“Alternatifsiz değilsiniz. Neoliberalizmin dışına çıkmak teknik değil, politik bir karardır.”
Fikir TV’de yayımlanan “Başka Bir Ekonomi Fikri” programının son bölümünde, iktisatçılar Dr. İlhan Döğüş ve Dr. Ali Alper Alemdar, Türkiye ekonomisinin temel sorunlarını ve bu sorunlara getirilebilecek alternatif politikaları masaya yatırdı. Programın moderatörlüğünü Fikir Gazetesi Genel Yayın Yönetmeni Murat Büyükyılmaz üstlenirken, Almanya ve ABD’den yayına katılan iki akademisyen, ekonomi politikalarının teknik sınırlarla değil, sınıfsal tercihlerle belirlendiğini vurguladı.

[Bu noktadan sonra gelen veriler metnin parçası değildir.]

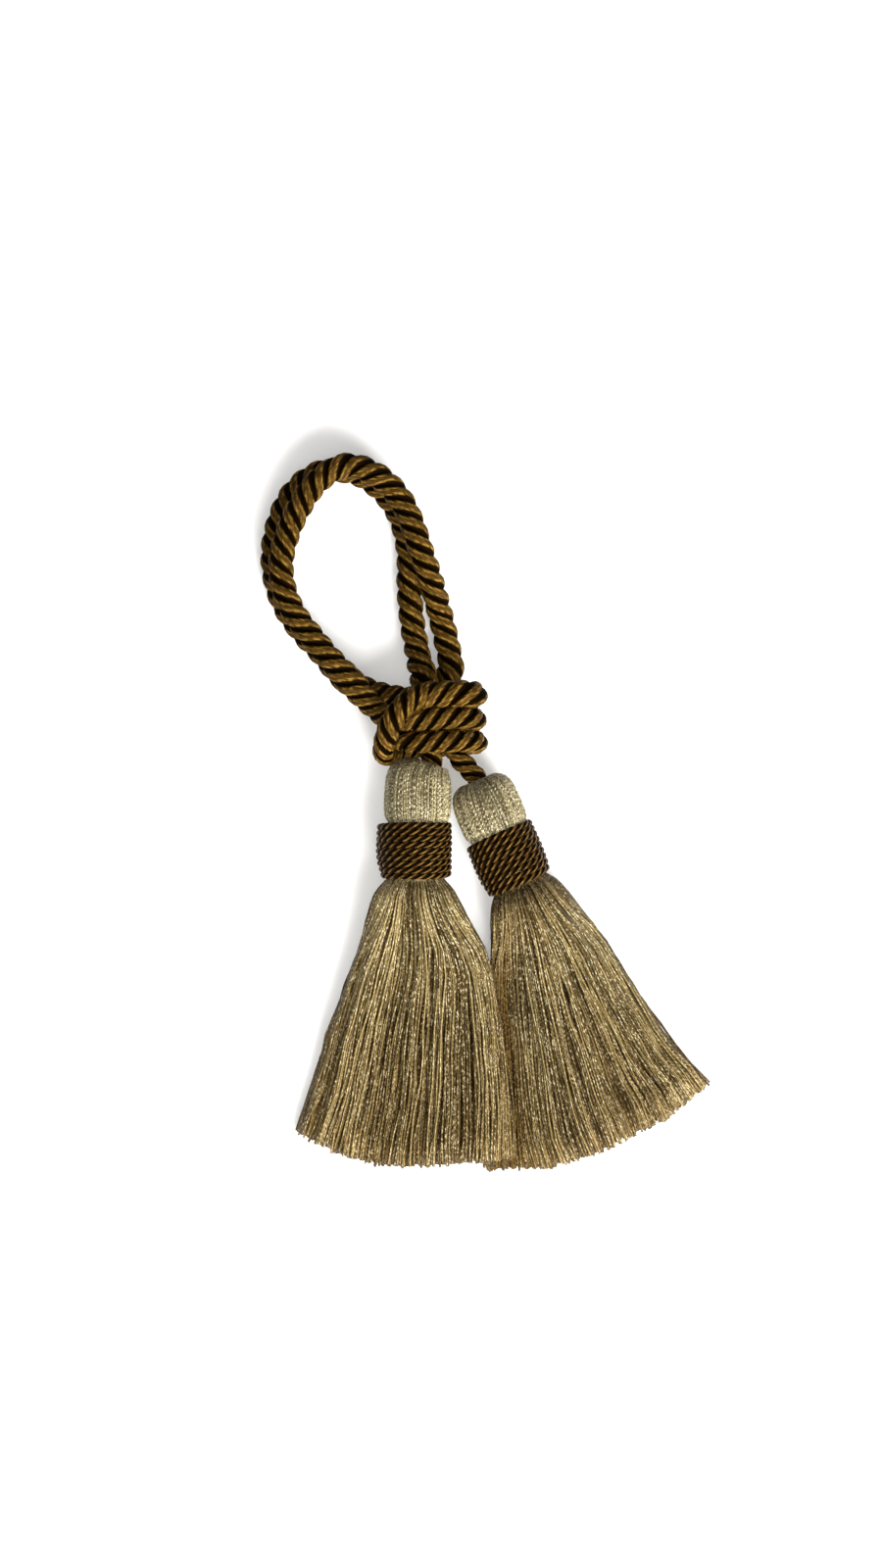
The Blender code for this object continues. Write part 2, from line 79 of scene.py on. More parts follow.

Teknokrasi değil, demokrasi
İki akademisyenin de altını çizdiği temel mesele, mevcut iktisat anlayışının bilimsel değil, ideolojik olduğuydu. Döğüş’e göre devlet, kaynak kıtlığından değil, toplumsal talepsizlikten hizmet üretmiyor. Alemdar ise kaynak kavramının sadece fiziksel değil, toplumsal ilişkilerle belirlendiğini; dolayısıyla mevcut ekonomik düzende tüm kaynakların “kâr” önceliğiyle organize edildiğini ifade etti.
Enflasyonun gerçek kaynağı: Kâr
Programda en çok üzerinde durulan konulardan biri de enflasyondu. İlhan Döğüş, 2022 sonrası enflasyonun FED ve IMF gibi kurumlarca dahi “aşırı kâr kaynaklı” olduğunun kabul edildiğini, buna rağmen faiz artışları gibi ortodoks çözümlerin sürdürüldüğünü belirtti. Alemdar ise enflasyonun, kapitalist üretim tarzının yapısal bir sonucu olduğunu ve çözümün de bu yapıya müdahale etmekten geçtiğini savundu.
Dayanışma ekonomisi ve demokratikleşme
Programda, sadece teknik araçlara değil, iktisat politikalarının hayata geçmesini mümkün kılacak siyasal ve toplumsal koşullara da vurgu yapıldı. Alternatif politikaların ancak örgütlü taleplerle mümkün hale geleceğini belirten Döğüş, kamu bütçelerinin demokratikleşmesi gerektiğini söyledi. Alemdar ise çözüm önerilerini işçi kooperatifleri ve platform tabanlı dayanışma ekonomileri üzerinden somutlaştırdı.
Post-Keynesyen ve Marksist diyalog
Her iki konuşmacının farklı iktisadi geleneklerden gelmesi, programın dikkat çeken yönlerinden biriydi. Döğüş’ün post-Keynesyen, Alemdar’ın ise Marksist zeminden yaklaşmasına rağmen, ikili arasında ortaklaşan öneriler, Türkiye’de “başka bir ekonomi” üzerine yürütülen düşünsel üretimin zenginliğini gösterdi.
Program, yalnızca iktisadi araçlar üzerine değil, bu araçların kimin adına ve nasıl kullanılacağına dair bir demokratik tahayyülü de tartışmaya açması bakımından Fikir Gazetesi’nin ekonomi-politik çizgisine güçlü bir katkı sunuyor.